Systèmes politiques et familiaux

Les royaumes

Dans la plupart des cas évoqués, le monarque est un personnage sacré, responsable de la fécondité, de la fertilité et de l'équilibre des rythmes cosmiques. Son pouvoir se construit souvent en un lieu symbolique qui échappe à la règle d'exogamie qui gouverne la parenté. C'est ainsi que, lors de son intronisation, le roi kuba rompt tout lien avec les clans de son père et de sa mère. Il s'unit rituellement à une sœur et épouse incestueusement une petite nièce dans son propre clan matrilinéaire. Le roi du Bunyoro régnait avec une reine-mère et une reine-sœur. La seconde était son épouse principale et le clan de la première fournissait au roi deux épouses-mères qui le protégeaient magiquement.

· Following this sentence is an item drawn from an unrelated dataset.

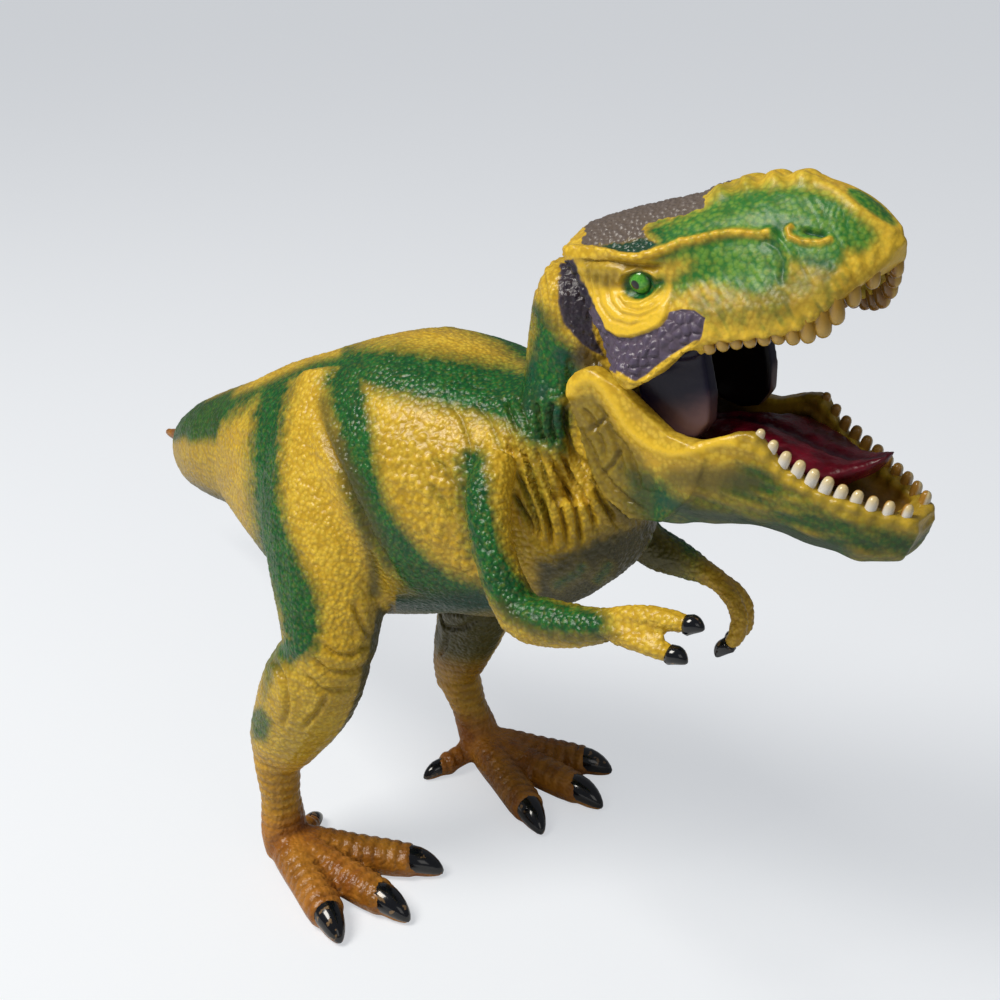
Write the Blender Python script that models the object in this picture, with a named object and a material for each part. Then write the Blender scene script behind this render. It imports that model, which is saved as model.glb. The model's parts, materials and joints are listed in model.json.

Mais la réalité du pouvoir et son poids relatif différaient profondément d'un système à un autre. Si le roi du Rwanda faisait figure de despote, à la fin du xixe siècle, les Kuba entendent contrôler soigneusement le pouvoir de leur souverain, quelque sacré qu'il soit. Tous les hommes libres avides de prestige peuvent participer à l'exercice du pouvoir en acquérant auprès du souverain tel ou tel des innombrables titres constitutifs d'une administration pléthorique. Le roi ne règne pas seul. Il est entouré de plusieurs conseils et les décisions se prennent toujours à l'unanimité après de longues discussions.

Au royaume luba, l'autorité sacrée (bulopwe) du souverain était transmise à des chefs subalternes choisis parmi les notables de la cour. Les prêtres responsables de la fertilité de la terre dans les communautés villageoises furent intégrés dans le système politique selon deux modalités historiques : ou bien ils se virent conférer le statut de chef de village, ou bien le représentant local du pouvoir central « épousait » symboliquement le prêtre de la terre.

Les royaumes de la région des Grands Lacs se caractérisaient par des stratifications sociales et des systèmes politiques fort différents. Au Bunyoro, les chefs de district étaient les vassaux directs du souverain. Ils possédaient à ce titre la terre, qui appartenait jadis aux clans, et y prélevaient le tribut royal. Fermement contrôlé par le roi, le système politique résista à toute tentative de féodalisation. Bien que les grands chefs eussent joui d'une grande autonomie, gérant un peu leur province comme un vaste domaine privé, ils n'avaient pas le pouvoir de se constituer leur propre clientèle vassalique : c'est le roi qui nommait les chefs de rang inférieur. En outre, tout homme avait théoriquement un accès direct au roi, qui se prévalait d'une idéologie de la générosité : il était « celui qui soulage la détresse » ou encore « celui vers qui le peuple accourt dans le besoin ». Au Buganda, en revanche, les clans patrilinéaires avaient conservé leur chef, leur domaine foncier propre, et le système politique y est régi par un subtil équilibre entre cet ordre clanique et le pouvoir central.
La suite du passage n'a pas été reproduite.